Hal-hal besar bukan berarti mustahil untuk dicapai. Kita mungkin kecil dan tidak mampu, akan tetapi jangan lihat keterbatasan diri kita, namun pandanglah kemahabesaran Tuhan yang akan memudahkan langkah kita.
Hiduplah dalam impian dan visi kita. Waktu-waktu terus berjalan dan takkan pernah menunggu. Pada kitalah pilihan dan keputusan mau berhenti, mundur, berbelok atau melangkah terus dan maju.
Tuhan Yesus memberkati kita semua dalam setiap langkah dan pilihan kita, agar mencapai tujuan rencana-Nya dalam kehidupan kita. Amin.
“Segala perkara dapat kutanggung di dalam Dia yang memberi kekuatan kepadaku.” (Filipi 4:13)

Seperti Lazarus atau Orang Kaya?

Seorang guru sekolah minggu menceritakan kisah tentang “Orang kaya dan Lazarus yang miskin”. Setelah selesai, sang guru bertanya kepada anak-anak. “Nah anak-anak, sekarang ibu guru mau tanya, kalian mau jadi seperti siapa? Seperti Lazarus atau orang kaya itu?
Seorang anak mengangkat tangannya dan menjawab, “Saya mau hidup seperti orang kaya itu dan mati seperti Lazarus.”

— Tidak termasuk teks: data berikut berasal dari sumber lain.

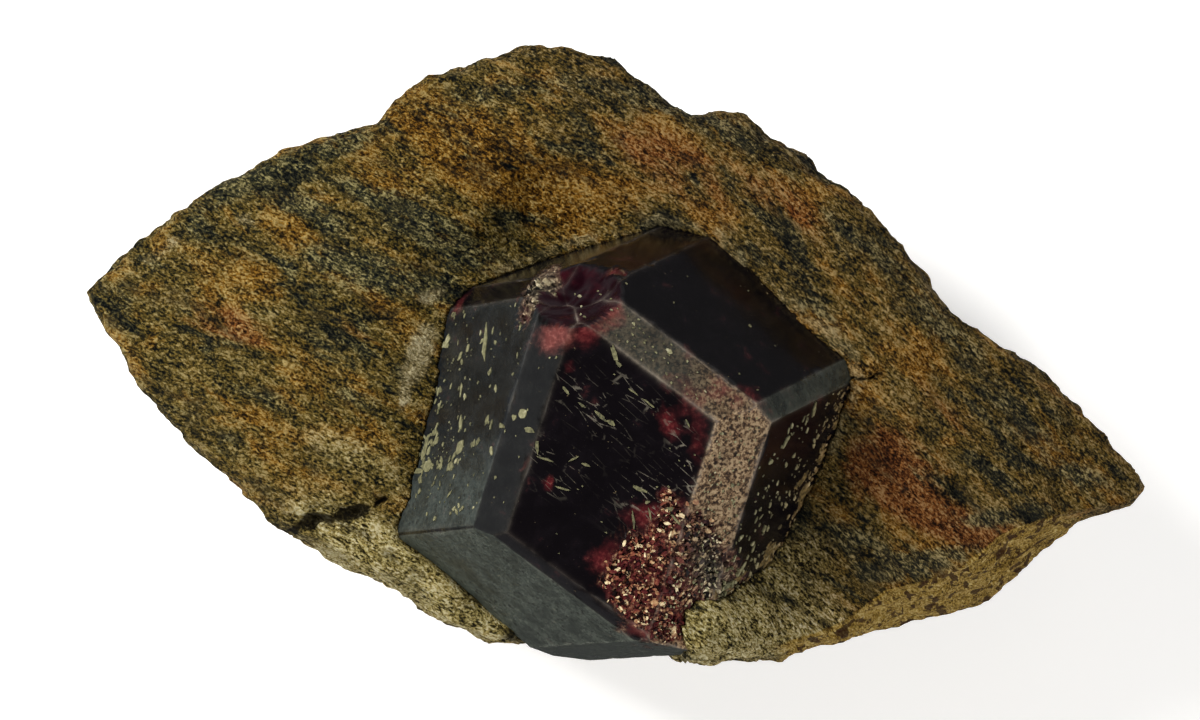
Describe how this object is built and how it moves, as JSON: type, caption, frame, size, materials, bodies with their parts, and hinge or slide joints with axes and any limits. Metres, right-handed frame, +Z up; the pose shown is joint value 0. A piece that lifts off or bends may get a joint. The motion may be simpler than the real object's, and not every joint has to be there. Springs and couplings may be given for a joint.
{
  "type": "garnet in matrix",
  "caption": "Dodecahedral garnet crystal with bevelled edges, half sunk in a rough broken slab of mica schist.",
  "frame": {"origin": "bottom centre of the specimen's bounding box", "axes": "+Z up from the underside the slab rests on, +X along the slab's longest extent with the slanted break face at the +X end, +Y towards the slab's wide back"},
  "size_m": [0.0798, 0.0458, 0.0359],
  "materials": {
    "garnet": "dark red almandine, glassy faces with pits, scratches and grains of matrix",
    "schist": "rough olive tan mica schist with grey green streaks and orange iron stains"
  },
  "bodies": {
    "root": {"garnet_crystal": "garnet", "schist_matrix": "schist"}
  },
  "joints": []
}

Nah, jadi ingat tentang sebuah tulisan :
Muda kaya raya
Tua foya foya
Mati masuk sorga.
Menjadi kaya, seperti yang diinginkan anak sekolah minggu itu tidaklah salah. Tentu ia mempunyai pemikiran bahwa bila ia kaya, ia akan memberikan buat orang miskin. Hidupnya menjadi berkat buat orang lain.
Konteks tentang pengemis jaman dulu jauh berbeda dengan sekarang ini. Pengemis pada masa di kitab Perjanjian Baru adalah orang-orang yang memang tidak berdaya dan terpinggirkan. Motivasinya pun hanyalah supaya bisa makan agar tetap hidup.
Tuhan Yesus menghendaki agar kita selalu berbelas kasihan kepada orang lain yang menderita, tanpa memandang latar belakangnya dan tanpa melihat perbedaan.
Siapapun yang menderita haruslah mendapatkan pertolongan dari kita.
Kita telah masuk di era dimana belas kasihan kepada hidup seorang manusia tergantikan dengan kekuatiran akan anjloknya harga saham. Orang lebih kuatir tentang kenaikan harga daripada berbelas kasihan kepada orang yang sedang berjuang untuk hidup.
Paus Fransiskus berkata: “Bagaimana bisa kita begitu concern dengan anjloknya harga saham, tapi kita tidak concern dengan kematian satu orang gelandangan?” Saham dan uang lebih berharga daripada hak hidup seorang gelandangan.
Setiap orang mempunyai hak untuk hidup dan di dalamnya termasuk hak untuk makan dan minum, karena itu berhubungan dengan kehidupan. Tapi ketika kita melihat orang miskin sedang kehilangan haknya atau sedang berjuang memperoleh haknya, kita tidak membantunya. Maka disinilah kita perlu mempertanyakan esensi kemanusiaan dan kasih kita.
Kasih kepada Tuhan harus dinyatakan kepada sesama kita. Lihatlah di lingkungan kita, apakah ada yang sedang kehilangan haknya untuk hidup?
“Beri mereka makan!”, kata Tuhan Yesus kepada para murid untuk mengakomodasi sebanyak 5000 orang. Darimana sumbernya? Bila kita mau bergerak maka kuasa Tuhan akan bekerja mengadakan mujizat untuk memenuhi semua kerinduan kita.
Mau jadi seperti siapa? Lazarus atau orang kaya? Jadilah orang yang hidupnya menjadi berkat bagi orang lain, dan jadilah orang yang selalu bergantung dan berserah kepada Tuhan. Amin.
Matius 22:39
Dan hukum yang kedua, yang sama dengan itu, ialah: Kasihilah sesamamu manusia seperti dirimu sendiri.